3‑3 マネーフォワード クラウド確定申告
- 料金:パーソナルミニ 1,280円/月・パーソナル 1,680円/月・パーソナルプラス 年額のみ 2,980円/月換算
- 特徴:銀行 API 連携数が多く、家計簿アプリとの相性◎。追加サービス(請求書・経費精算)もワンストップ。
- 短所:サポートはメール中心。パーソナルミニは消費税申告非対応。
選び方の目安
- “仕訳の学習兼ねてガッツリ帳簿管理” → 弥生会計 Next
- “スマホ中心・直感 UI” → freee 会計
- “複数サービスをまとめて使いたい” → マネーフォワード
4. エクセル活用術 ― “無料でここまでできる” を体験
- テンプレートを使う
- 弥生公式・国税庁などが配布している無料サンプルをベースにする
- 科目は青色申告決算書の順に並べると確定申告がラク
- 必須関数 5 選
SUMIFS
/IFERROR
/TEXT
/UNIQUE
/FILTER
で科目別集計を自動化 - ピボットテーブルで月次損益表
入力範囲をテーブル化しておけば、新規行を追加しても自動拡張 - Power Query でレシート CSV を一括インポート
コンビニ POS やカード明細をフォルダごと読み込んで更新ボタンを押すだけ - マクロ/Office Script でルーティンを 1 クリック化
勘定科目の自動判定やセル色分けで入力ミスを防止
5. 会計ソフト選びフローチャート

6. 導入&月次運用ステップ
- 初期設定(1日で完了)
- 事業所情報・会計期間を登録
- 勘定科目をカスタマイズ(科目数は絞る!)
- 銀行・クレカ・電子マネーを API 連携
- データ取込(毎週)
- レシート撮影 → 自動仕訳を確認・修正
- 未決済取引を “未収” “未払” で管理
- 月次チェック(毎月末)
- 売上・経費・利益を確認
- 消費税課税売上高をウォッチ
- 現金実査で誤差をゼロに
- 年次処理(確定申告前)
- 減価償却費の計上
- 貸倒れ・棚卸資産の評価換え
- 決算書プレビュー → e‑Tax で送信
7. よくある質問(FAQ)
Q. 会計ソフトの費用も経費になりますか?
はい。通信費または支払手数料で経費計上できます。
Q. レシートを全部写真で保存すれば紙は捨てていい?
電子帳簿保存法の要件(タイムスタンプ・検索機能など)を満たすアプリで撮影し、書面と同等の保存措置を取れば原本廃棄が可能です。
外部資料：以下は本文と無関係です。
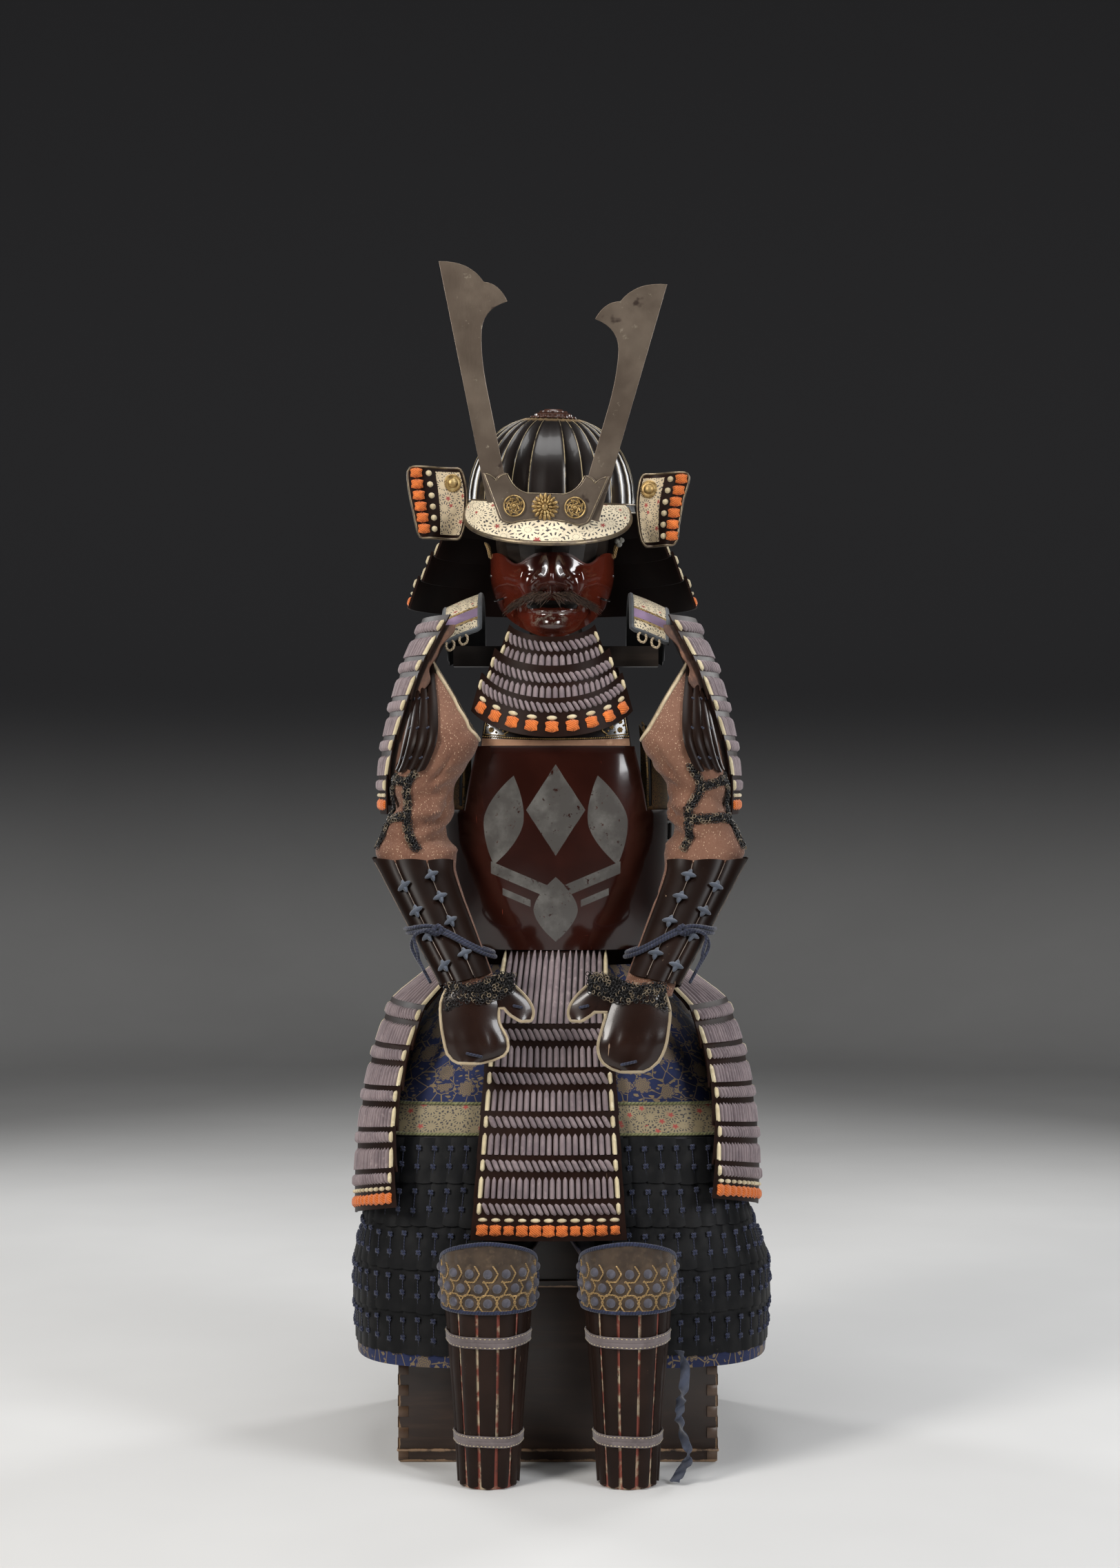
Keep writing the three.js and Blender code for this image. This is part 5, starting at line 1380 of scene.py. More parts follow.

Q. 銀行連携で取り込んだ取引は自動で仕訳確定される?
多くのソフトが “学習済みルール” を提案しますが、最終確定はユーザー操作が必要。月次でレビューしましょう。
まとめ
- 青色申告 65 万円控除を狙うなら 複式簿記+クラウド会計ソフト が最短ルート。
- 弥生会計 Next:伝統的な会計画面で仕訳学習に最適。
- freee 会計:スマホ完結&自動化重視、確定申告初心者に◎。
- マネーフォワード:連携サービス豊富で拡張しやすい。
- “コスト < 手間” と感じるならエクセル×テンプレでも十分。関数・ピボットを駆使して業務を自動化しよう。
次の一歩:まずは無料体験 or テンプレートを触ってみて、操作感を比べてみましょう!